Found the WSJ weekend edition on Saturday morning at one of those really crappy bodega/newsagent combo slivers on 1st ave between 9th and 10th St. So, yeah, it made it to the East Village.[...] It sucked. And I really like the Journal. Just lots of dumb stuff for/by people who should know better than to write about recipes and shit. If they want to make it a lifestyle weekend thing, they should just make it a catalog of stuff to buy instead of trying to get all Homes & Garden (and doing it badly). The whole thing read like a leftover. I don't know why they think readers go soft on weekend and don't want to read regular business stuff.

there were no shortages of the WSJ saturday edition in the oh-so-tony neighborhood of carneige hill this past weekend... and amidst the peach mojito recipes and the garden club primers diminutive turkish opinion writer melik kaylan snuck a gem of a piece in... the article espoused the merits of placing (albeit carefully) land mines along the border of iraq and syria ... the crux of the argument being that a few maimed limbs and innocent casualties should set those border encroachers straight... how un-P.C... certainly not the light and fluffy reading i expected over my cranberry scone and skim cappuccino, brilliant and good fun nonetheless.

I did happen to get this, as a weekly subscriber. While I distinctly recall reading it virtually cover to cover — as is my MO — it's seems to have been entirely forgettable. Sorry, I don't recall many details.

The WSJ Weekend looks a lot like their weekday paper, with a Money & Investing section, an editorial page, all that. There were longer, more involved stories than the daily paper, with an extremely long piece about a guy who went to help out after the tsunami (and did a lot) until the locals finally chased him off. The paper was fine, but didn't seem...special. Those of us who catch up on weekday WSJs on the weekend might look at this paper as a bit if a burden, like the boss calling on Saturday. I expected it to either be more like the Personal Journal, or more reflective and macroeconomic, like Barron's. And by "more like Personal Journal," I mean stories written with a distracting royal "we" voice comparing feather dog beds bought from various catalogs, or breathless articles about the fabulousness of giant fish tanks.

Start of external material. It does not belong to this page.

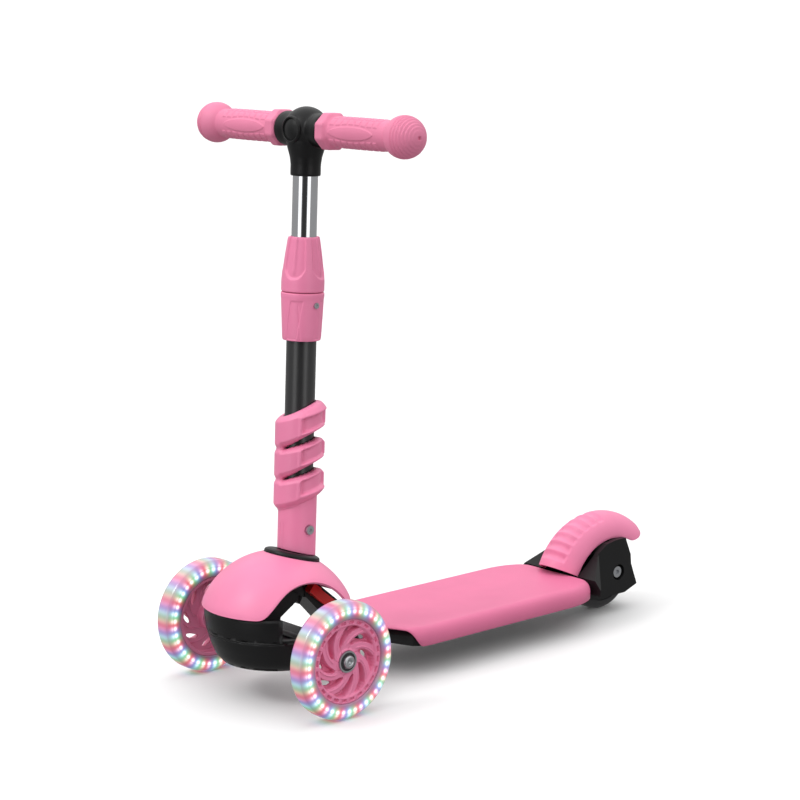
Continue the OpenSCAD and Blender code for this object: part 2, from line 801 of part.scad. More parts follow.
module spiral_cover() {
    low = spiral_low;
    high = low + spiral_turns * spiral_pitch + 26;
    color(pink) difference() {
        on_stem() tube(spiral_r, socket_r + 0.1, low, high);
        // slanted ends
        on_stem() translate([0, 0, low + 6]) rotate([0, 0, -35]) rotate([0, -spiral_slope, 0]) post(60, -40, 0);
        on_stem() translate([0, 0, high - 8]) rotate([0, 0, -35]) rotate([0, -spiral_slope, 0]) post(60, 0, 60);
        // slots between the turns, cut from the left side
        for (i = [1 : spiral_turns - 1]) {
            on_stem() translate([0, 0, low + i * spiral_pitch + 2]) rotate([0, 0, -35])
                rotate([0, -spiral_slope, 0]) difference() {
                    post(60, 0, 4);
                    rotate([0, 0, 35]) translate([-60, -120, -1]) cube([120, 120, 8]);
                }
        }
    }
}

module lower_tube() {
    color(black) on_stem() difference() {
        tube(tube_r, tube_r - tube_wall, spigot_step + 0.3, tube_rise);
        translate([0, 0, stem_bolt_at]) across() post(2.6, -40, 40);
        translate([0, 0, collar_screw_at]) across() post(1.7, 0, 40);
    }
}

module lower_collar() {
    color(pink) on_stem() difference() {
        rotate_extrude() polygon([
            [tube_r + fix_gap, collar_low], [19, collar_low], [19.6, collar_low + 1],
            [21.6, collar_seam - 3], [22, collar_seam - 2], [22, collar_seam - 0.6], [21.4, collar_seam],
            [17.2, collar_seam], [17.2, collar_seam + 23], [tube_r + fix_gap, collar_seam + 23]]);
        translate([0, 0, collar_screw_at]) across() post(1.8, 0, 40);
    }
}

module collar_screw() {
    color(steel) on_stem() translate([0, 0, collar_screw_at]) across() {
        post(1.6, tube_r - tube_wall + 0.2, 21.5);
        difference() {
            post(3, 21.4, 23);
            translate([0, 0, 22]) cylinder(r = 1.4, h = 3, $fn = 6);
        }
    }
}

module collet() {
    color(black) on_stem() difference() {
        rotate_extrude() polygon([
            [slide_r + run_gap, tube_rise + 0.3], [tube_r, tube_rise + 0.3], [tube_r, collar_seam + 24],
            [slide_r + 1, collar_seam + 40], [slide_r + run_gap, collar_seam + 40]]);
        for (a = [0 : 90 : 270]) rotate([0, 0, a + 45]) translate([0, -0.75, collar_seam + 12]) cube([30, 1.5, 40]);
    }
}

module twist_collar() {
    color(pink) on_stem() difference() {
        rotate_extrude() polygon([
            [17.6, twist_low], [21.2, twist_low], [21.8, twist_low + 1], [21.8, twist_low + 10],
            [20.4, twist_low + 26], [16.6, twist_top - 1], [16, twist_top], [slide_r + 0.4, twist_top],
            [slide_r + 0.4, twist_low + 46.5], [tube_r + 1.2, twist_low + 24.2], [17.6, twist_low + 24]]);
        for (a = [45 : 90 : 315]) rotate([0, 0, a]) translate([20.2, 0, 0])
            scale_panel(twist_low + 14, twist_top + 1);
    }
}

// A shallow upright panel cut with a rounded foot
module scale_panel(low, high) {
    rotate([0, -5, 0]) translate([1.5, 0, low]) {
        post(4, 2, high - low + 4);
        translate([0, 0, 2]) sphere(r = 4);
    }
}

// ---------- handlebar ----------

module slide_tube() {
    color(steel) on_stem() tube(slide_r, slide_r - 1.5, slide_foot, bar_at - 13.4);
}

module tube_glide() {
    color(black) on_stem() difference() {
        tube(tube_r - tube_wall - 0.08, slide_r + eps, slide_foot, slide_foot + 15);
    }
}

module tee_joint() {
    color(black) on_stem() difference() {
        union() {
            rotate_extrude() polygon([[0, tee_low], [14.6, tee_low], [15.2, tee_low + 1],
                [15.6, tee_low + 14], [17.4, tee_low + 24], [20.5, bar_at - 12], [0, bar_at]]);
            translate([0, 0, bar_at]) sphere(r = tee_ball_r);
            translate([0, 0, bar_at]) across() post(tee_sleeve_r, -tee_half, tee_half);
        }
        post(slide_r + fix_gap, tee_low - 1, bar_at - 13.3);
        translate([0, 0, bar_at]) across() post(bar_r + fix_gap, -60, 60);
        translate([0, 0, bar_at]) rotate([0, 90, 0]) post(2.7, -20, 40);
        translate([0, 0, bar_at]) rotate([0, 90, 0]) post(11.6, tee_ball_r - 5, 40);
    }
}

module tee_cap() {
    color(black) on_stem() translate([0, 0, bar_at]) rotate([0, 90, 0]) difference() {
        intersection() {
            post(11.5, tee_ball_r - 5, 40);
            sphere(r = tee_ball_r - 0.2);
        }
        post(5, tee_ball_r - 6, tee_ball_r - 1.9);
    }
}

module tee_screw() {
    color(steel) on_stem() translate([0, 0, bar_at]) rotate([0, 90, 0]) {
        post(2.5, -16, tee_ball_r - 5);
        post(4.5, tee_ball_r - 5, tee_ball_r - 2);
    }
}

module crossbar() {
    color(steel) on_stem() translate([0, 0, bar_at]) difference() {
        across() tube(bar_r, bar_r - 1.5, -bar_half, bar_half);
        rotate([0, 90, 0]) post(2.6, -20, 20);
    }
}

module grip() {
    across() difference() {
        union() {
            post(grip_r, tee_half + 0.4, ball_spread / 2);
            translate([0, 0, tee_half + 0.4]) rotate([0, 0, 22.5]) cylinder(r = flange_r, h = flange_w, $fn = 8);
            translate([0, 0, ball_spread / 2]) sphere(r = ball_r);
        }
        post(bar_r + 0.06, 0, bar_half + 0.2);
    }
}

module grip_left() {
    color(pink) on_stem() translate([0, 0, bar_at]) grip();
}

module grip_right() {
    color(pink) on_stem() translate([0, 0, bar_at]) mirror([0, 1, 0]) grip();
}

// ---------- front wheels ----------

// Moves to a front wheel, with local Z pointing outwards; side is 1 for left
module at_wheel(side) {
    mirror([0, side < 0 ? 1 : 0, 0]) at_front() translate([0, front_track / 2, front_r]) across() children();
}

bearing_face = 10.5;
hub_r = front_r - 17;
light_r = front_r - 8;

module front_axle(side) {
    color(steel) at_wheel(side) {
        post(axle_r, 58 - front_track / 2, bearing_face + 0.1);
        difference() {
            post(6.6, bearing_face + 0.1, bearing_face + 3.9);
            translate([0, 0, bearing_face + 2]) cylinder(r = 2.6, h = 4, $fn = 6);
        }
    }
}

module front_spacers(side) {
    stub_end = -front_wheel_w / 2 - 1;
    color(steel) at_wheel(side) {
        tube(6, axle_r + run_gap, -bearing_face + bearing_w + 0.1, bearing_face - bearing_w - 0.1);
        tube(8.6, 6.1, -bearing_face + bearing_w + 0.4, bearing_face - bearing_w - 0.4);
        tube(6, axle_r + run_gap, stub_end, -bearing_face - 0.1);
    }
}

module front_tyre(side) {
    color(milk) at_wheel(side) difference() {
        rotate_extrude($fn = 96) polygon(tyre_section(front_r, hub_r, front_wheel_w, 9));
        tube(light_r + 1, hub_r - 1, -4, 4);
    }
}

module front_hub(side) {
    color(pink) at_wheel(side) difference() {
        union() {
            tube(hub_r, hub_r - 3, -front_wheel_w / 2 + 1, front_wheel_w / 2 - 1);
            post(hub_r - 2, 3, 10);
            post(bearing_r + 3, -front_wheel_w / 2 + 1, bearing_face);
        }
        post(bearing_r - 1.8, -20, 20);
        post(bearing_r, bearing_face - bearing_w, 20);
        post(bearing_r, -20, -bearing_face + bearing_w);
        for (i = [0 : 7]) rotate([0, 0, 45 * i]) {
            translate([hub_r - 16.5, 0, -5]) cylinder(r = 5.2, h = 30);
            translate([hub_r - 23, -3.5, -5]) cylinder(r = 3, h = 30);
        }
        for (i = [0 : 15]) rotate([0, 0, 22.5 * i]) translate([hub_r - 5.4, -4.5, 8]) cube([2, 9, 10]);
    }
}

module front_lights(side) {
    color("white") at_wheel(side) {
        tube(hub_r + 1.2, hub_r, -3.6, 3.6);
        for (i = [0 : light_count - 1]) rotate([0, 0, 360 * i / light_count])
            translate([hub_r + 0.8, 0, 0]) rotate([0, 90, 0]) cylinder(r = 2.3, h = light_r - 1.8 - hub_r);
    }
}

module front_bearings(side) {
    color(steel) at_wheel(side) {
        translate([0, 0, bearing_face - bearing_w]) bearing();
        translate([0, 0, -bearing_face]) bearing();
    }
}

deck_shell();
deck_frame();
deck_screws();
rear_fork();
fork_screws();
rear_axle_bolt();
rear_axle_nut();
rear_axle_spacers();
rear_tyre();
rear_hub();
rear_bearings();
rear_bearing_spacer();
fender();
fender_pin();
fender_spring();
fold_pin();
neck();
fold_bushes();
steering_bush();
centring_rubber();
release_slider();
latch_rod();
latch_spring();
front_chassis();
front_cover();
cover_screws();
kingpin();
kingpin_washer();
stem_ring();
stem_socket();
stem_bolt();
stem_nut();
spiral_cover();
lower_tube();
lower_collar();
collar_screw();
collet();
twist_collar();
slide_tube();
tube_glide();
tee_joint();
tee_cap();
tee_screw();
crossbar();
grip_left();
grip_right();
front_axle(1);  // front_left_axle
front_spacers(1);  // front_left_spacers
front_tyre(1);  // front_left_tyre
front_hub(1);  // front_left_hub
front_lights(1);  // front_left_lights
front_bearings(1);  // front_left_bearings
front_axle(-1);  // front_right_axle
front_spacers(-1);  // front_right_spacers
front_tyre(-1);  // front_right_tyre
front_hub(-1);  // front_right_hub
front_lights(-1);  // front_right_lights
front_bearings(-1);  // front_right_bearings
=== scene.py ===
# %% [markdown]
# # A child's kick scooter
# The looks of a small three-wheeled scooter are built here around its CAD parts. Hidden parts, such as
# pins and bearings, keep their CAD shape and get a finish. The parts that catch the eye, such as the
# cover, the spiral sleeve, the grips and the lit wheels, get new surfaces worked out with numpy.

# %% Load the frame
import json
import math

import bmesh
import bpy
import numpy as np
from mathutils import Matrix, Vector

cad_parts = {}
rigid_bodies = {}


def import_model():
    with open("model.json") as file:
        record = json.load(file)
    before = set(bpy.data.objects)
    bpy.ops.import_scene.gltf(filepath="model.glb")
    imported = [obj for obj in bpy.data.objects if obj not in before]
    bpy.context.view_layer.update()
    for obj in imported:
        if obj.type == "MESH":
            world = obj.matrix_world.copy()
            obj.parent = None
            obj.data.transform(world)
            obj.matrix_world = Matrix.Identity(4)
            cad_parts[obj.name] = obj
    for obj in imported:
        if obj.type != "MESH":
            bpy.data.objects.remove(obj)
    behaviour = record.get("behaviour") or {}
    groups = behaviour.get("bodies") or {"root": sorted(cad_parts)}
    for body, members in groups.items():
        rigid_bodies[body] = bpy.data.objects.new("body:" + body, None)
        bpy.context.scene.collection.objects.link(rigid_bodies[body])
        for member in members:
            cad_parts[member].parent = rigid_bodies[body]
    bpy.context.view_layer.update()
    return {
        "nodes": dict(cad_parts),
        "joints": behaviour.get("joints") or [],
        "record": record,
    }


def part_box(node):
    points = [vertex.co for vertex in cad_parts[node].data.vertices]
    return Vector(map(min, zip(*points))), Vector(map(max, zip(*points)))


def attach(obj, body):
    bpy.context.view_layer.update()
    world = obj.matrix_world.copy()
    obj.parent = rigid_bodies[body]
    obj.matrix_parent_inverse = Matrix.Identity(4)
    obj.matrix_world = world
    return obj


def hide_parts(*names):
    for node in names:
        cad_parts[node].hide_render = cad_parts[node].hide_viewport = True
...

I really want to like the WSJ Weekend, but I'm not sure if it's different enough from the M-F paper to really be necessary.

I found a copy at Grand Central last night at around 7:41. So it wasn't sold out—or even close to it after 36+ hours on the stands. My report: eh. The article about outlet shopping described an Escada pink chiffon dress that the writer bought for about $800 (seems the WSJ does pay well!). But there wasn't even a photo... just a boring illo. There was also an oh-so insightful glossary of outlet shopping terms (which I can't remember off the top of my head, but I feel like they included such words as "sample." Hmmmm). Who is the readership for this supposed to be?